Robbie Fulks – Phoenix Theatre/Horseshoe Tavern (Toronto, Ontario)
It was close to 2 a.m., and just as Robbie Fulks was returning to the Horseshoe stage for the second encore of his second set of the night, a fan in the crowd caught the singer’s attention.
“Hey, Robbie”, the devotee bawled. “Don’t go New Country on us!”
Fulks squinted into the smoky club, and without another word, strummed his acoustic guitar and warbled a naggingly familiar melody. His crack backing trio immediately joined in on what evolved into a half-baked take on Garth Brooks’ version of “Baton Rouge”.
Relax. The song collapsed into a fit of giggles, and the ghost of Garth was quickly banished with a sly reading of “What The Lord Hath Wrought”, followed by a double-barreled blast of “Papa Was A Steel Headed Man”.
The latter was delivered with such verve that it was easy to forget Fulks and company started the night five hours earlier, opening for Ben Folds Five across town at the Phoenix Theatre. After barnstorming through a brash 45-minute set for Folds’ youngish pop audience and receiving a generous welcome, Fulks’ crew packed up, raced over to the Horseshoe and raged for an astonishing two hour-plus tour through his two Bloodshot albums, with a preview of some tantalizing new material from his planned Geffen debut and a few choice covers (Garth excluded).
It’s a strategy Fulks has been following through the tour: Piggyback on Folds early-evening and create a buzz, then preach to the choir at a headlining showcase later in the night. The earlier show was appropriately brash and loud, favoring peppier material like “Rock Bottom, Pop. 1”, “Dirty-Mouth Flo” and “Cigarette State”. As fine and fun as that set was, things really cooked when Fulks got before his own fans at the Horseshoe.

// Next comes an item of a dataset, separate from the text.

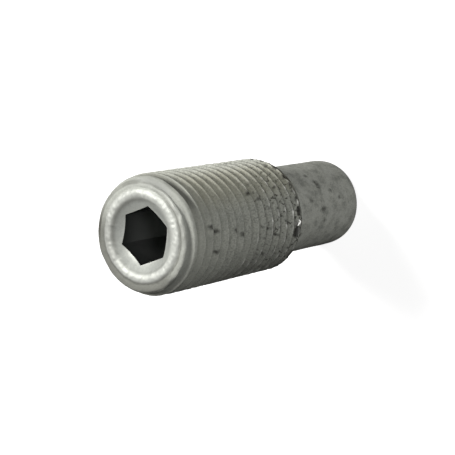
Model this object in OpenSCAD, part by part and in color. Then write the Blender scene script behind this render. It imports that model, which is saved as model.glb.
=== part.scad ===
// Stud bolt: a threaded barrel with a hexagon socket in one end and a plain pin on the other.
// It is turned and rolled from one bar of steel, so it is one solid.
// It stands on its pin. The origin is the centre of the pin's end face, and +Z runs along the
// axis to the socket end. Thread M14 x 1.5, right-hand; hexagon key 6 mm.
// The thread is drawn as rings of the true 60 degree section, one for each turn.

/* [Lengths] */
// Plain pin, from its end face to the shoulder
pin_len = 15.5; // [8:0.5:40]
// Threaded barrel, from the shoulder to the crest of the bead on the socket end
barrel_len = 23; // [12:0.5:60]

/* [Pin] */
// Pin diameter
pin_d = 11; // [8:0.1:12]
// How far in the pin's worn end edge is cut
pin_edge_r = 0.3; // [0.1:0.05:1]
// How far along the pin its end edge is cut
pin_edge_len = 1; // [0.2:0.1:3]

/* [Thread] */
// Major diameter over the crests
thread_d = 14; // [13.8:0.05:14]
// Pitch, from crest to crest
pitch = 1.5; // [1:0.25:1.5]

/* [Socket end] */
// How far the first crests are rounded down at the end face
front_drop = 0.88; // [0.4:0.02:0.9]
// Depth over which they are rounded down
front_len = 2.3; // [1:0.1:4]
// Radius of the crest of the broad bead round the socket
bead_r = 4.83; // [4.7:0.01:4.9]
// Half the width of the bead
bead_half_w = 0.63; // [0.5:0.01:0.7]
// Height of the bead over the groove outside it
bead_h = 0.22; // [0.1:0.01:0.35]
// How far the crest of the narrow outer ridge lies below the crest of the bead
ridge_drop = 0.1; // [0:0.01:0.2]

/* [Socket] */
// Size across the flats of the hexagon
hex_af = 6; // [5:0.5:6]
// Depth of the hexagon, from the bead's crest
hex_depth = 10; // [6:0.5:11]
// Full angle of the countersink at its mouth
countersink_angle = 120; // [90:5:140]
// Full angle of the drill's point below the hexagon
drill_angle = 118; // [90:2:140]

/* [Hidden] */
$fn = 60;
total_len = pin_len + barrel_len;
pin_r = pin_d / 2;
major_r = thread_d / 2;
// Metric thread section: crest land P/8, flanks at 30 degrees, depth 0.613 P
flank_slope = tan(30);
crest_land = pitch / 8;
thread_depth = 0.61343 * pitch;
root_r = major_r - thread_depth;
// Depth of the first crest's middle below the end, and the number of whole turns that fit
first_crest = 0.86 * pitch;
turns_room = barrel_len - first_crest - half_land(root_r);
crests = floor(turns_room / pitch) + 1;
// Round stretches of the outline are drawn with this many steps
arc_steps = 8;
// The ridge fills the face between the bead and the rounded front edge
rim_r = front_r(bead_h);
bead_outer_r = bead_r + bead_half_w;
ridge_r = (bead_outer_r + rim_r) / 2;
ridge_half_w = (rim_r - bead_outer_r) / 2;
mouth_r = bead_r - bead_half_w;
// The countersink's recess ends inside the hexagon, which cuts its middle away
recess_r = hex_af / 2 - 0.5;
recess_z = total_len - bead_h - (mouth_r - recess_r) / tan(countersink_angle / 2);
// The hole drilled before the hexagon was pressed in is just narrower than its flats
drill_r = hex_af / 2 - 0.05;
drill_point = drill_r / tan(drill_angle / 2);

// Outer radius at a depth below the end: a parabola that meets the crests at front_len
function front_r(depth) =
    depth >= front_len ? major_r : major_r - front_drop * pow(1 - depth / front_len, 2);

// Half the width of the land that a crest keeps where it is cut down to radius r
function half_land(r) = crest_land / 2 + (major_r - r) * flank_slope;

// Points over a round ridge on the end face, from its outer edge to its inner edge:
// an arc of a circle, with its crest at r, half its width and its height given
function ridge_arc(r, half_w, drop, h) =
    let (
        arc_r = (half_w * half_w + h * h) / (2 * h),
        half_angle = asin(half_w / arc_r)
    )
    [for (i = [0 : arc_steps])
        let (a = half_angle * (1 - 2 * i / arc_steps))
        [r + arc_r * sin(a), total_len - drop - arc_r * (1 - cos(a))]];

// One turn of thread from below: root, flank, crest land, flank, root
function crest_points(depth) =
    let (
        z = total_len - depth,
        r = front_r(depth),
        land = half_land(r),
        foot = half_land(root_r)
    )
    [[root_r, z - foot], [r, z - land], [r, z + land], [root_r, z + foot]];

// Outline of half the stud, from the pin's end round to the socket end
stud_outline = concat(
    [[0, 0]],
    [for (i = [0 : arc_steps])
        let (a = 90 * i / arc_steps)
        [pin_r - pin_edge_r * (1 - sin(a)), pin_edge_len * (1 - cos(a))]],
    [[pin_r, pin_len], [root_r, pin_len]],
    [for (i = [crests - 1 : -1 : 0]) each crest_points(first_crest + i * pitch)],
    ridge_arc(ridge_r, ridge_half_w, ridge_drop, bead_h - ridge_drop),
    [for (p = ridge_arc(bead_r, bead_half_w, 0, bead_h)) if (p[0] < bead_outer_r - 0.001) p],
    [[recess_r, recess_z], [0, recess_z]]
);

// Hexagon hole with the point of the drilled hole below it
module socket_cut() {
    translate([0, 0, total_len - hex_depth]) {
        cylinder(h = hex_depth + 1, r = hex_af / 2 / cos(30), $fn = 6);
        rotate_extrude()
            polygon([
                [0, -drill_point],
                [drill_r, 0],
                [drill_r, 1],
                [0, 1]
            ]);
    }
}

// The whole stud: the turned outline with the socket pressed into its threaded end
module stud() {
    color([0.47, 0.48, 0.45])
    difference() {
        rotate_extrude()
            polygon(stud_outline);
        socket_cut();
    }
}

stud();
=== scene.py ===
"""Looks of the stud bolt: a threaded barrel with a hexagon socket, and a plain pin below it.

The stud is one closed surface. Its thread is a strip that winds up the barrel, so that crests and
roots run along the strip's own rows. The end face with its bead, the socket, the shoulder and the
pin are rings that close the strip at both ends. The shape functions work in millimetres, and the
mesh is written in metres.
"""

import math

import bpy
import numpy as np
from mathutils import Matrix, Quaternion, Vector


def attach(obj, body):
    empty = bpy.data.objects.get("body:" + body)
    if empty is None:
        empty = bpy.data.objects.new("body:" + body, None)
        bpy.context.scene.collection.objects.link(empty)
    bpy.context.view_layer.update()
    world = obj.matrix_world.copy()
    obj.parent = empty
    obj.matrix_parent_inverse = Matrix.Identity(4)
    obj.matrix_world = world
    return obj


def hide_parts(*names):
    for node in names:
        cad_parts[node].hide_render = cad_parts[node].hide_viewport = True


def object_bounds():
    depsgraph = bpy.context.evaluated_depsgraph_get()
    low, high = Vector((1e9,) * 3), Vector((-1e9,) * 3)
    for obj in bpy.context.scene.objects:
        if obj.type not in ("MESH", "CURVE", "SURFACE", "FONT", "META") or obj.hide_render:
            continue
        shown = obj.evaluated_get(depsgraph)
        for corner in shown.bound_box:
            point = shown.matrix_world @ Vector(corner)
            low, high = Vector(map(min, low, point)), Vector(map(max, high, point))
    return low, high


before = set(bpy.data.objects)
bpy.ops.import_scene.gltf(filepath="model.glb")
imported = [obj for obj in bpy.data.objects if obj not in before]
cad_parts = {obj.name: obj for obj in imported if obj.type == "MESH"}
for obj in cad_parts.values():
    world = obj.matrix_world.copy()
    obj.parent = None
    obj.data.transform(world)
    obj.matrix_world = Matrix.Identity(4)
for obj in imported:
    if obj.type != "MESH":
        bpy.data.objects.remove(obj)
cad_low, cad_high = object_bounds()

MM = 0.001

# Sizes of the stud in millimetres
LENGTH = cad_high.z / MM
MAJOR_R = (cad_high.x - cad_low.x) / 2 / MM
SHOULDER_Z = 15.5
PIN_R = 5.5
PIN_EDGE_R = 0.3
PIN_EDGE_LEN = 1.0
PITCH = 1.5
THREAD_DEPTH = 0.61343 * PITCH
HALF_LAND = PITCH / 16
FLANK_SLOPE = math.tan(math.radians(30))
FIRST_CREST = 1.22              # depth of the first crest below the end, at angle 0
FRONT_DROP = 0.88               # how far the crests are rounded down at the end
FRONT_LEN = 2.3                 # depth over which they are rounded down
CREST_LIFT = 0.008              # makes up for what the rounded corners take off a crest
ROOT_AT_SHOULDER = 0.12         # depth of the thread where it runs out at the shoulder
RUN_OUT_SLOPE = 0.9             # how fast it deepens from there, for each millimetre up
SHOULDER_BREAK = 0.35           # how far the last crest is cut back at the shoulder
BREAK_SLOPE = 1.4
FILLET = 0.12                   # between the pin and the shoulder
RIM_DEPTH = 0.27                # depth of the outer edge of the end face
RIM_Z = LENGTH - RIM_DEPTH
BEAD_R = 4.83
BEAD_HALF_W = 0.63
BEAD_H = 0.22
CREASE = 0.03                   # depth of the fine crease between the bead and the countersink
GROOVE_R = BEAD_R + BEAD_HALF_W
MOUTH_R = BEAD_R - BEAD_HALF_W
RIDGE_R = 5.84                  # where the outer ridge reaches its full height
RIDGE_H = 0.12
LOW_RIDGE = 0.33                # share of that height which the low side keeps
CONE_CURVE = 1.3                # power of the countersink's curve, where 1 is a straight cone
COUNTERSINK_FALL = math.tan(math.radians(30))
HEX_FLAT_R = 3.0                # from the axis to the middle of a wall of the hexagon
HEX_FLOOR_Z = LENGTH - 10
DRILL_R = 2.95
DRILL_POINT = 1.77              # depth of the drilled point below the hexagon's floor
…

Opening with the straightforward troika of “I’d Be Lonesome”, Tim Carroll’s “Every Kind Of Music But Country” and the unreleased “Sleeping On The Job Of Love”, the quartet then shifted to a higher gear for a seething version of “Cold Statesville Ground”. Drummer Dan Massey expertly guided the group from deathly dirge to manic shuffle, while Fulks and guitarist Rob Gjersoe squared off for a thrilling guitar dual. Strung around his hulking basketball-ready frame, Fulks’ axe looks like a ukulele, and despite his “how-does-this-thing-work” face-pulling, his bluegrass pedigree showed in a brace of nimble-fingered solos.
With Fulks’ high, ringing voice showing no obvious strain from double-duty, he delivered both sides of the boy-girl duet “We’ll Burn Together”, led the band in an impromptu impression of the Ben Folds Five, then called for requests and obliged with “She Took A Lot Of Pills And Died” and a shining “Tears Only Run One Way”.
The haunting boozer’s mea culpa, “Barely Human”, silenced the crowd chatter, but the real show-stoppers were a pair of new Fulks compositions. “God Isn’t Real”, knowingly patterned after the Louvin Brothers classic “Satan Is Real”, takes a scalpel to organized religion. “Ask the starving millions under Stalin’s reign/Ask the child with cancer, who eases their pain,” Fulks sang. Maybe he’s kidding, but something tells me the joke will be lost in the Bible Belt.
The other standout new song, “Let’s Kill Saturday Night”, has already been drafted as the title for a Five Chinese Brothers LP, but that shouldn’t discourage Fulks from giving the song a place of honor on his upcoming Geffen debut. Brimming with the kind of dead-end romance familiar from Bruce Springsteen’s early, finest work, it’s a nervy move away from rudimentary country and an indelible hit.
Like that fan at the Horseshoe who worried aloud about Fulks’ future, there’s anxiety amongst his followers that as he makes the major-label jump, something will be lost in the translation. But they shouldn’t worry. He’s too skilled a writer, too winning a performer and too fine a bandleader.
And it can’t hurt that his papa was a steel-headed man.